The UK is already lacking sufficient social housing to meet current needs, with 5m people on local authority waiting lists
When David Cameron announced a ‘re-invigoration’ of Margaret Thatcher’s flagship Right to Buy policy at the 2012 Tory party conference, many observers of the UK’s burgeoning housing crisis were dismayed. Despite assurances by the prime minister that sold council homes would be replaced on a one-for-one basis, the consensus view was that the policy would further weaken an already shrinking social housing sector.
The reality to date has not matched the pledges. Since 2012, 22,900 council homes have been sold with just 4,800 replacements started and 10,000 planned, illustrating both the failure of the policy and the inelasticity of housing supply in the UK.
So this week’s announcement that the policy might be extended to the country’s 2,000 charitable housing associations, which manage around 2.5m social homes, or around 60 per cent of the total, underscored the government’s commitment to presenting a Thatcherite manifesto to the electorate in May.
It further confirmed that the government wants to see social housing wither on the vine, as part of a wider erosion of the welfare state that faces massive cuts within the first two years of a Conservative-led government. The plan is to force more low income households into unsustainable home ownership – have we learnt nothing from the financial crisis of 2008 and the housing bubble that proceeded it? – while promoting buy-to-let and expansion of the private rented sector.
It is estimated that one third of ex-council homes sold since 1980 are now in the hands of private landlords who are able to charge much higher rents, often supported by housing benefit, than the former social rents. Coincidentally, more than one quarter of Tory MPs are private landlords.
Senior Tories like Iain Duncan Smith, who a couple of months ago floated the idea of gifting social homes to tenants who moved into employment, are the most ardent advocates of forcing housing associations to offer their homes for sale to tenants at large discounts – perhaps around £30,000.

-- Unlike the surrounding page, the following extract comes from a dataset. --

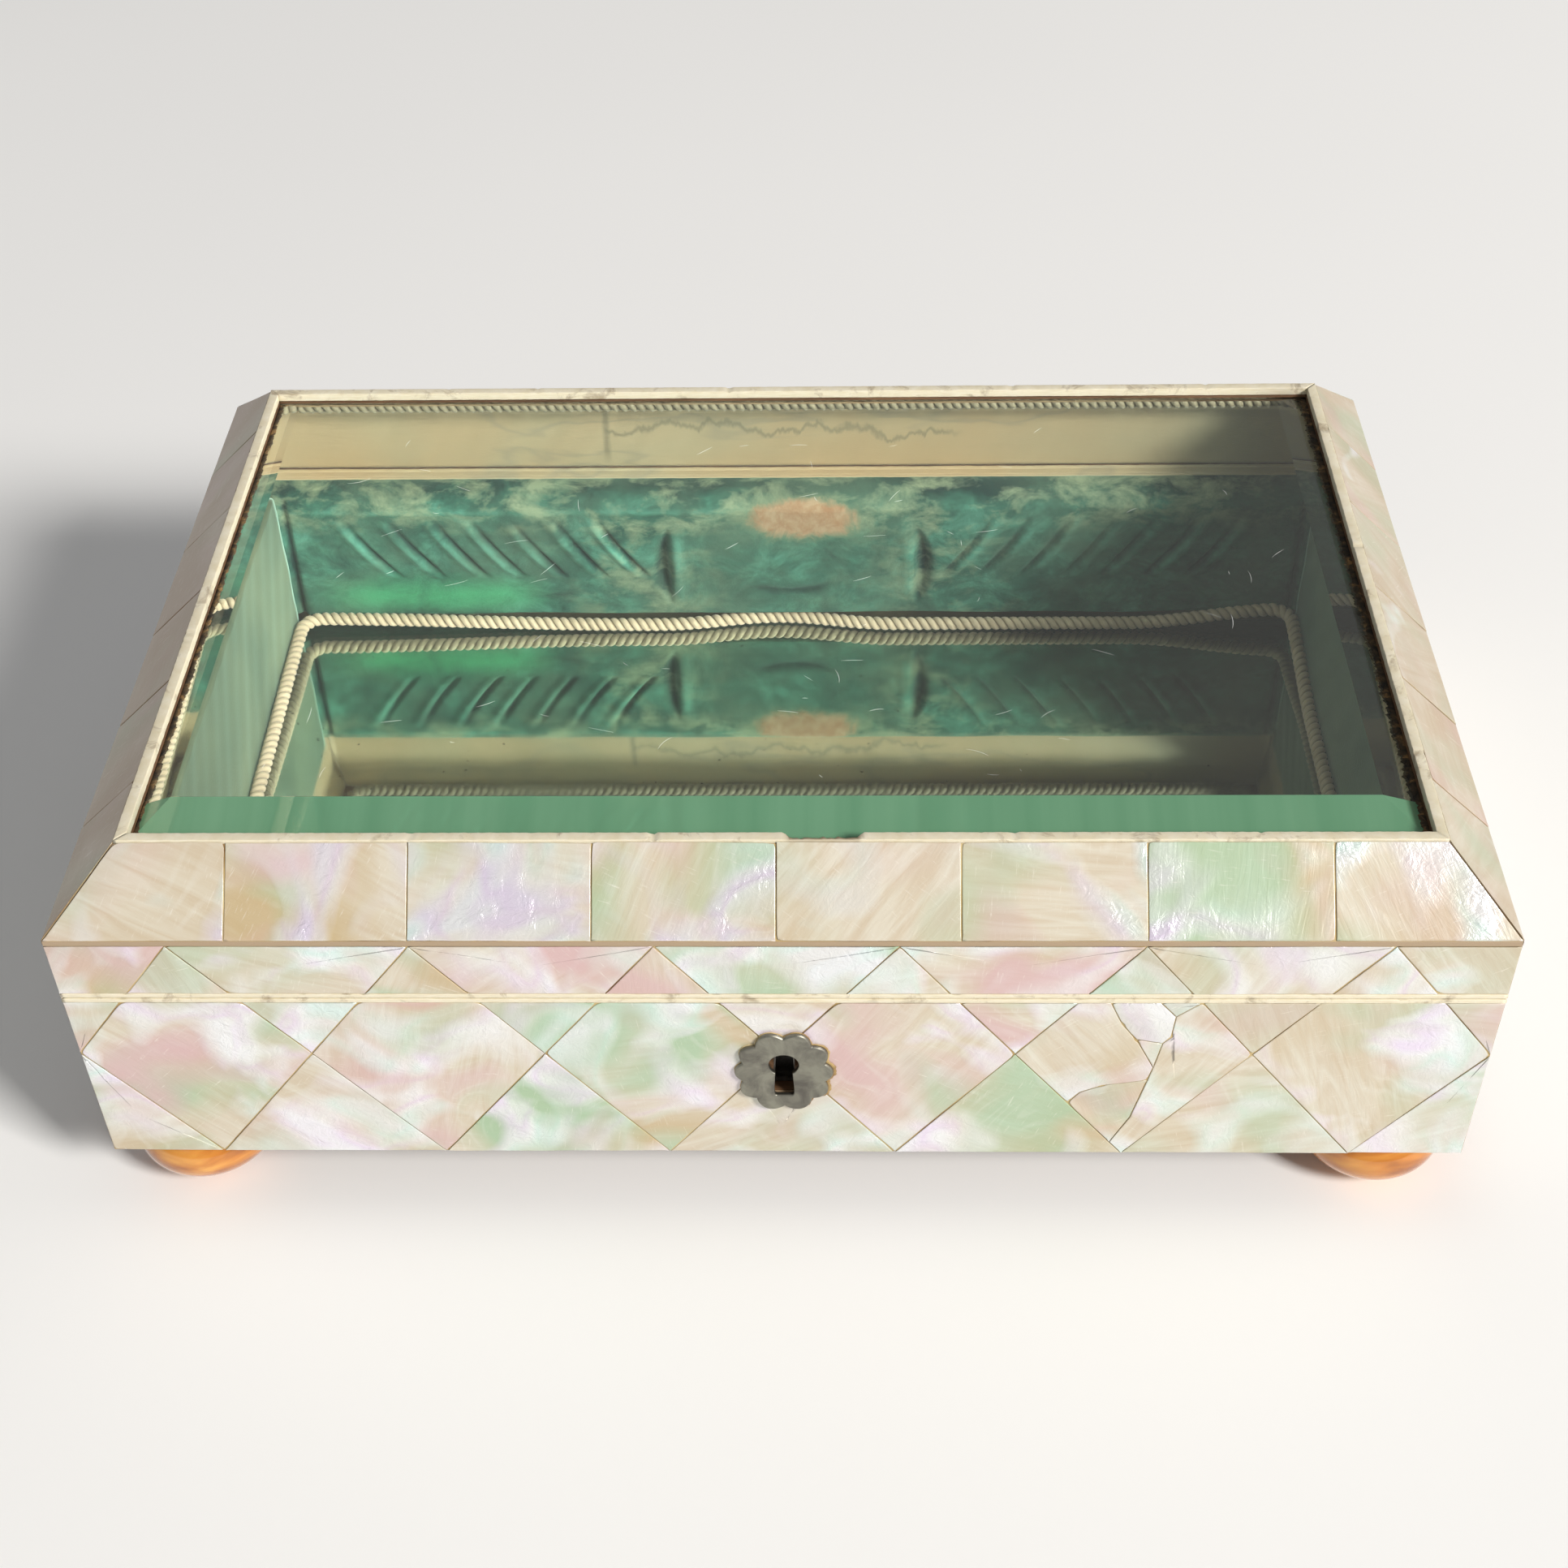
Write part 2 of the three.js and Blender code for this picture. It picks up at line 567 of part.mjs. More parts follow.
// The silk inside the lid: up the rail's inner face, then along the slope as far as the cord.
function lidSilk(side) {
  const [low, end] = [LID_BOTTOM + FIT, LID_CORD_INSET - CORD_RADIUS - 2 * SOFT_GAP];
  const top = (t) => woodUnder(t) - GLUE;
  const whole = [[LID_INSIDE, low], [end, low], [end, top(end)], [LID_INSIDE, top(LID_INSIDE)]];
  const inner = LID_INSIDE + SILK;
  const face = (t) => top(t) - SILK * UPRIGHT;
  const hollow = [[inner, low - FIT], [end + FIT, low - FIT], [end + FIT, face(end + FIT)], [inner, face(inner)]];
  return cut(bar(side, whole, mitred), bar(side, hollow, () => 0));
}

// Section of the slope's shell, with an upright lower edge.
function slopeShellSection() {
  return [
    [0, RIM_TOP - SLOPE_SHELL],
    [SLOPE_RUN, TOP - SLOPE_SHELL],
    [SLOPE_RUN, TOP],
    [0, RIM_TOP],
  ];
}

// Section of a velvet pad, with its rolled top edge.
function padSection() {
  const back = INSIDE + LINING_LEDGE + SOFT_GAP / 2;
  return [
    [back, PAD_UNDER],
    [PAD_FACE, PAD_UNDER],
    [PAD_FACE, LINING_TOP - PAD_ROLL],
    [back, LINING_TOP],
  ];
}

const box = new THREE.Group();

function add(name, geometry, finish) {
  geometry.computeVertexNormals();
  const mesh = new THREE.Mesh(geometry, new THREE.MeshStandardMaterial(MATERIALS[finish]));
  mesh.name = name;
  box.add(mesh);
  return mesh;
}

function addBodyWalls() {
  const leaves = [-HINGE_AT, HINGE_AT].map((at) => leafBlock(at, false, FIT));
  const cutters = {
    front: [...lockPocket(), keyholeThrough(-DEPTH / 2 - FIT, LOCK_FACE, KEY_CLEARANCE)],
    back: leaves,
  };
  for (const side of SIDES) {
    const wall = butted(side, SHELL, INSIDE, UNDERSIDE, SPLIT);
    add(`wall_${side.name}`, cut(wall, ...(cutters[side.name] ?? [])), "wood");
  }
  const [x, y] = [WIDTH / 2 - INSIDE, DEPTH / 2 - INSIDE];
  add("bottom_board", block([-x, -y, UNDERSIDE], [x, y, UNDERSIDE + BASE]), "wood");
  for (const side of SIDES) {
    const shell = butted(side, 0, SHELL, UNDERSIDE, SPLIT - EDGE_LINE);
    const keyhole = side === FRONT ? [keyholeThrough(-DEPTH / 2 - FIT, LOCK_FACE, KEY_CLEARANCE)] : [];
    add(`pearl_${side.name}`, cut(shell, ...diamondJoints(side), ...keyhole), "shell");
  }
  add("body_edge_line", cut(ring(0, SHELL, SPLIT - EDGE_LINE, SPLIT), ...leaves), "bone");
}

function addBodyInside() {
  const [x, y] = [WIDTH / 2 - INSIDE - FIT, DEPTH / 2 - INSIDE - FIT];
  add("mirror_floor", block([-x, -y, UNDERSIDE + BASE], [x, y, FLOOR]), "mirror");
  const ends = () => INSIDE + SOFT_GAP;
  for (const side of [FRONT, BACK]) {
    const ledge = rectangle(INSIDE, INSIDE + LINING_LEDGE, FLOOR, LINING_TOP);
    add(`silk_ledge_${side.name}`, bar(side, ledge, ends), "silk");
    add(`velvet_pad_${side.name}`, bar(side, padSection(), ends), "velvet");
  }
  const sideEnds = () => PAD_FACE + SOFT_GAP;
  for (const side of [LEFT, RIGHT]) {
    const lining = rectangle(INSIDE, INSIDE + SIDE_LINING, FLOOR, LINING_TOP);
    add(`velvet_lining_${side.name}`, bar(side, lining, sideEnds), "velvet");
  }
  add("floor_cord", floorCord(), "cord");
}

function addFittings() {
  add("escutcheon", escutcheon(), "steel");
  add("lock_case", lockCase(), "steel");
  add("lock_strike", lockStrike(), "steel");
  for (const [word, sign] of [["left", -1], ["right", 1]]) {
    const at = sign * HINGE_AT;
    const half = HINGE_LENGTH / 2;
    add(`hinge_leaf_body_${word}`, hingeLeaf(at, false), "brass");
    add(`hinge_leaf_lid_${word}`, hingeLeaf(at, true), "brass");
    add(`hinge_pin_${word}`, roundBar(at - half, at + half, PIN_RADIUS, HINGE_Y, HINGE_Z), "brass");
  }
}

function addFeet() {
  for (const [row, signY] of [["front", -1], ["back", 1]])
    for (const [word, signX] of [["left", -1], ["right", 1]])
      add(`foot_${row}_${word}`, foot(), "foot").position.set(
        signX * (WIDTH / 2 - FOOT_INSET),
        signY * (DEPTH / 2 - FOOT_INSET),
        0,
      );
}

function addLid() {
  const leaves = [-HINGE_AT, HINGE_AT].map((at) => leafBlock(at, true, FIT));
  const cutters = { front: [strikeBlocks(FIT)], back: leaves };
  for (const side of SIDES) {
    const rail = bar(side, railSection(), mitred);
    add(`lid_rail_${side.name}`, cut(rail, ...railCuts(side), ...(cutters[side.name] ?? [])), "wood");
    const rim = butted(side, 0, SHELL, LID_BOTTOM + EDGE_LINE, SHELL_TOP);
    add(`lid_pearl_rim_${side.name}`, cut(rim, ...diamondJoints(side)), "shell");
    const slope = bar(side, slopeShellSection(), mitred);
    add(`lid_pearl_slope_${side.name}`, cut(slope, ...plaqueJoints(side)), "shell");
    add(`lid_silk_${side.name}`, lidSilk(side), "silk");
  }
  add("lid_edge_line", cut(ring(0, SHELL, LID_BOTTOM, LID_BOTTOM + EDGE_LINE), ...leaves), "bone");
  add("glass_edge_line", ring(SLOPE_RUN, GLASS_OPENING, LIP_TOP + GLUE, TOP + GLASS_LINE_PROUD), "bone");
  add("glass_pane", glassPane(), "glass");
  add("lid_cord", lidCord(), "cord");
}

addBodyWalls();
addBodyInside();
addFittings();
addFeet();
addLid();

export default box;
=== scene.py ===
"""A display box veneered in mother-of-pearl: tiles on glue, bone strips, a bevelled glass lid, velvet and
silk inside, twisted cords, a mirror floor, a scalloped escutcheon and four amber feet. Lengths are in
millimetres, except where a setting of the panel or a material is in metres."""
import math

import bpy
import numpy as np
from mathutils import Matrix, Vector


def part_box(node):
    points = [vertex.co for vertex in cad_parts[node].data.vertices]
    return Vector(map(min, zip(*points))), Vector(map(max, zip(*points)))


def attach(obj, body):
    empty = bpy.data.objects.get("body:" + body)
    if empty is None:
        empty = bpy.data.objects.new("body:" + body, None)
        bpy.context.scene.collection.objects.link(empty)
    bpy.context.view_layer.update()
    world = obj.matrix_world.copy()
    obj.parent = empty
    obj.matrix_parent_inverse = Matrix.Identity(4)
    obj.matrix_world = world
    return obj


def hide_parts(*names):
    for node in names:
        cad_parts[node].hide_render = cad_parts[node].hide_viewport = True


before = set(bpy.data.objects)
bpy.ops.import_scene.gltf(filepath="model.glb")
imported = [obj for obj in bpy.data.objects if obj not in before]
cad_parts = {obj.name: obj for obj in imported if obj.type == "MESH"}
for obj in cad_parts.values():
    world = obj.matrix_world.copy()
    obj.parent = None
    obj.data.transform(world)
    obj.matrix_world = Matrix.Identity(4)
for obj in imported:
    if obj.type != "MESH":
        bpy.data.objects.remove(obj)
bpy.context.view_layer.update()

bl_info = {
    "name": "Pearl display box",
    "version": (1, 0, 0),
    "blender": (4, 5, 0),
    "location": "3D View > Sidebar > Pearl box",
    "description": "Builds the surfaces, fittings and stage of a mother-of-pearl display box round its frame",
    "category": "Object",
}

MM = 0.001

# Random phases and turns run from 0 to this, about a full turn
ANY_PHASE = 6.28


def low(node):
    """The least corner of a node's box."""
    return np.array(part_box(node)[0]) / MM


def high(node):
    """The greatest corner of a node's box."""
    return np.array(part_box(node)[1]) / MM


# Sizes taken from the frame
HALF_WIDTH = high("pearl_right")[0]
HALF_DEPTH = high("pearl_back")[1]
SHELL = HALF_DEPTH - low("pearl_back")[1]
UNDERSIDE = low("pearl_front")[2]
BODY_SHELL_TOP = high("pearl_front")[2]
SPLIT = high("body_edge_line")[2]
LID_BOTTOM = low("lid_edge_line")[2]
RIM_SHELL_LOW = low("lid_pearl_rim_front")[2]
RIM_SHELL_TOP = high("lid_pearl_rim_front")[2]
TOP = high("lid_pearl_slope_front")[2]
SLOPE_RUN = HALF_DEPTH + high("lid_pearl_slope_front")[1]
GLASS_TOP = high("glass_pane")[2]
GLASS_UNDER = low("glass_pane")[2]
GLASS_LINE_TOP = high("glass_edge_line")[2]
MIRROR_TOP = high("mirror_floor")[2]
LINING_TOP = high("velvet_pad_back")[2]
PAD_UNDER = low("velvet_pad_back")[2]
PAD_FACE = HALF_DEPTH - low("velvet_pad_back")[1]
PAD_BACK = HALF_DEPTH - high("velvet_pad_back")[1]
PAD_HALF = high("velvet_pad_back")[0]
LEDGE_BACK = HALF_DEPTH - high("silk_ledge_back")[1]
LEDGE_FACE = HALF_DEPTH - low("silk_ledge_back")[1]
LID_CORD_TOP = high("lid_cord")[2]
PLATE_MIDDLE = (low("escutcheon") + high("escutcheon")) / 2

# The slope
SLOPE_RISE = 13.0
RIM_TOP = TOP - SLOPE_RISE
SLOPE_LENGTH = math.hypot(SLOPE_RUN, SLOPE_RISE)
UPRIGHT = SLOPE_LENGTH / SLOPE_RUN

# The shell pattern: how many diamonds and plaques each side has, how deep the glue and the tiles' undersides
# lie under the face of the shell, and the gaps round shards and at the mitres
SIDE_NAMES = ("front", "right", "back", "left")
DIAMONDS = (6, 4, 6, 4)
PLAQUES = (8, 6, 8, 6)
GLUE_DEPTH = 0.3
TILE_FOOT = 0.28
SHARD_GAP = 0.08
PLAQUE_MITRE_GAP = 0.12

# Round the glass: the strip's width, where the front strip is broken, and the front bevel's inner line, from
# the box's outer face
GLASS_LINE = 2.2
BREAK_FROM, BREAK_TO = 1.6, 16.3
BEVEL_INSET = 27.1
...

Yet as commentators have pointed out, the government is on dodgy legal ground by extending the Right to Buy to housing associations since they are independent housing agencies and not part of the state housing apparatus. Despite receiving considerable state subsidies since 1974, housing associations now raise most of their funding for new housing from the private financial sector. This was supported by the Thatcher, Major and Blair governments since it kept this substantial housing investment off the national balance sheet as borrowing.
John Harris in yesterday’s Guardian underlined the problems the policy will present to housing associations and future investment in affordable and social housing:
“Housing associations would have no real control over their asset bases and projections of their future revenue. Business plans would go out of the window and they would be less able to borrow money to finance building new homes.”
As social housing campaign group SHOUT constantly points out, the UK does not have enough social housing to meet current needs, with 5m people on local authority waiting lists and homelessness on the rise. Privatising precious public housing assets would further deplete the social housing stock: there are 1.5m fewer social homes today than in 1979 against a population one fifth larger than back then.
The government’s inability to ratchet-up housing supply, especially affordable and social housing supply, pushes back ever further the bare minimum 240,000 homes needed every year for the foreseeable future predicted by a raft of housing economists.
The proposed extension of the Right to Buy, clearly aimed at attracting blue collar workers in key marginals to the Tory banner, will do nothing to tackle a growing backlog of housing demand and will not enable the country to cope with future housing need.